COPPER(I)-INDUCED ACTIVATION OF MONOSUBSTITUTED ACETYLENES - PERTURBATION OF LIGAND GEOMETRY RESULTING FROM PI-COMPLEXATION

Three complexes between monosubstituted acetylenes, viz. phenylacetylene, propargyl chloride and propargyl alcohol, and copper(I) chloride have been prepared by direct reaction between copper(I) chloride and the relevant acetylenes. Changes in ligand geometry ensuing from pi complexation to copper(I) have been investigated by infrared spectroscopy and crystal structure determinations.

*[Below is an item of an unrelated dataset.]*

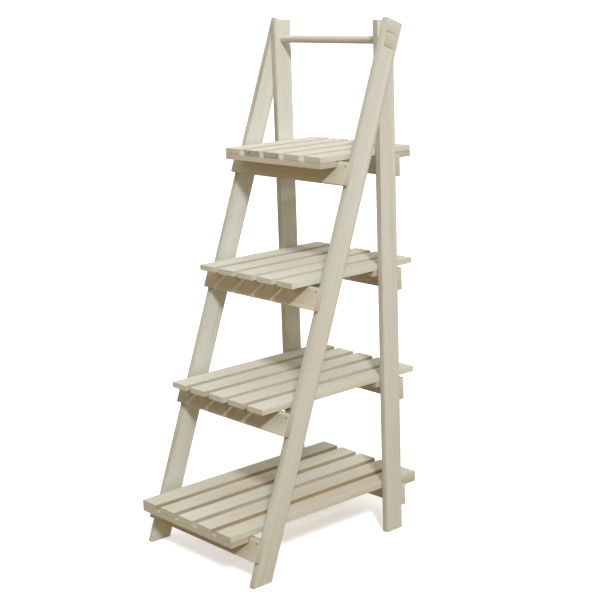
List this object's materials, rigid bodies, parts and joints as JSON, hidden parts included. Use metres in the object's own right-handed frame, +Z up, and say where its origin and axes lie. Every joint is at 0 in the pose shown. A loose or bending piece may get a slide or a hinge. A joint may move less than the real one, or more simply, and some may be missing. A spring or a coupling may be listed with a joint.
{
  "type": "ladder shelf",
  "caption": "Folding slatted ladder shelf: two crossing leg frames on a round dowel, with loose slatted shelves that get deeper towards the floor.",
  "frame": {"origin": "on the floor, in the middle of the footprint box", "axes": "+X across the shelf to its right as seen from the front, +Y from the leaning front legs to the upright rear legs, +Z up"},
  "size_m": [0.35, 0.515, 1.0802],
  "materials": {
    "leg_wood": "bare sawn softwood, lightly bleached",
    "rail_wood": "bare sawn softwood",
    "slat_wood": "bare planed softwood, lightly bleached",
    "batten_wood": "bare sawn softwood",
    "block_wood": "bare sawn softwood",
    "dowel_wood": "bare turned softwood",
    "nail_steel": "dull wire nail"
  },
  "bodies": {
    "rear_frame": {"rear_leg_left": "leg_wood", "rear_leg_right": "leg_wood", "rear_rail_1": "rail_wood", "rear_rail_2": "rail_wood", "rear_rail_3": "rail_wood", "rear_rail_4": "rail_wood", "rear_rail_1_nail_left": "nail_steel", "rear_rail_1_nail_right": "nail_steel", "rear_rail_2_nail_left": "nail_steel", "rear_rail_2_nail_right": "nail_steel", "rear_rail_3_nail_left": "nail_steel", "rear_rail_3_nail_right": "nail_steel", "rear_rail_4_nail_left": "nail_steel", "rear_rail_4_nail_right": "nail_steel"},
    "front_frame": {"front_leg_left": "leg_wood", "front_leg_right": "leg_wood", "front_rail_1": "rail_wood", "front_rail_2": "rail_wood", "front_rail_3": "rail_wood", "front_rail_4": "rail_wood", "front_rail_1_nail_left": "nail_steel", "front_rail_1_nail_right": "nail_steel", "front_rail_2_nail_left": "nail_steel", "front_rail_2_nail_right": "nail_steel", "front_rail_3_nail_left": "nail_steel", "front_rail_3_nail_right": "nail_steel", "front_rail_4_nail_left": "nail_steel", "front_rail_4_nail_right": "nail_steel", "pivot_block_left": "block_wood", "pivot_block_right": "block_wood", "top_dowel": "dowel_wood"},
    "shelf_1": {"shelf_1_slat_1": "slat_wood", "shelf_1_slat_2": "slat_wood", "shelf_1_slat_3": "slat_wood", "shelf_1_slat_4": "slat_wood", "shelf_1_slat_5": "slat_wood", "shelf_1_batten_front": "batten_wood", "shelf_1_batten_rear": "batten_wood"},
    "shelf_2": {"shelf_2_slat_1": "slat_wood", "shelf_2_slat_2": "slat_wood", "shelf_2_slat_3": "slat_wood", "shelf_2_slat_4": "slat_wood", "shelf_2_slat_5": "slat_wood", "shelf_2_batten_front": "batten_wood", "shelf_2_batten_rear": "batten_wood"},
    "shelf_3": {"shelf_3_slat_1": "slat_wood", "shelf_3_slat_2": "slat_wood", "shelf_3_slat_3": "slat_wood", "shelf_3_slat_4": "slat_wood", "shelf_3_slat_5": "slat_wood", "shelf_3_batten_front": "batten_wood", "shelf_3_batten_rear": "batten_wood"},
    "shelf_4": {"shelf_4_slat_1": "slat_wood", "shelf_4_slat_2": "slat_wood", "shelf_4_slat_3": "slat_wood", "shelf_4_slat_4": "slat_wood", "shelf_4_slat_5": "slat_wood", "shelf_4_batten_front": "batten_wood", "shelf_4_batten_rear": "batten_wood"}
  },
  "joints": [
    {"name": "fold", "type": "hinge", "parent": "rear_frame", "child": "front_frame", "pos_m": [0, 0.17681, 1.035], "axis": [1, 0, 0], "range_deg": [0, 20.2]},
    {"name": "shelf_1_lift", "type": "slide", "parent": "rear_frame", "child": "shelf_1", "axis": [0, 0, 1], "range_m": [0, 0.1]},
    {"name": "shelf_2_lift", "type": "slide", "parent": "rear_frame", "child": "shelf_2", "axis": [0, 0, 1], "range_m": [0, 0.1]},
    {"name": "shelf_3_lift", "type": "slide", "parent": "rear_frame", "child": "shelf_3", "axis": [0, 0, 1], "range_m": [0, 0.1]},
    {"name": "shelf_4_lift", "type": "slide", "parent": "rear_frame", "child": "shelf_4", "axis": [0, 0, 1], "range_m": [0, 0.1]}
  ]
}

In all three compounds copper(I) exhibits trigonal pyramidal coordination geometry with a long apical Cu-Cl bond, the trigonal plane being composed of the midpoint of pi-acetylenic linkage and two chloride ligands. The Cu-C bond lengths are 1.999(4) and 2.066(3) angstrom in [CuCl(HC=CC6H5)] (1), 2.004(3) and 2.004(4) angstrom in [CuCl(HC-=CCH2Cl)] (2) and 2.006(10) and 2.018(9) angstrom in [CuCl(HC=CCH2OH)] (3). The C=C bond is lengthened only slightly on coordination, although nu(C=C) is lowered by 133, 144 and 154 cm-1 for 1, 2 and 3, respectively, and there is moderate bending back of the H-C=C and R-C=C angles, indicating a relatively weak copper(I)-alkyne interaction. nu(C(sp)-H) is lowered by 120, 83 and 110 cm-1, relative to the values for the free ligands, in 1-3, respectively. Although this suggests activation of the C(sp)-H bonds, this is not supported by unusual structural features involving the acetylenic hydrogen atoms.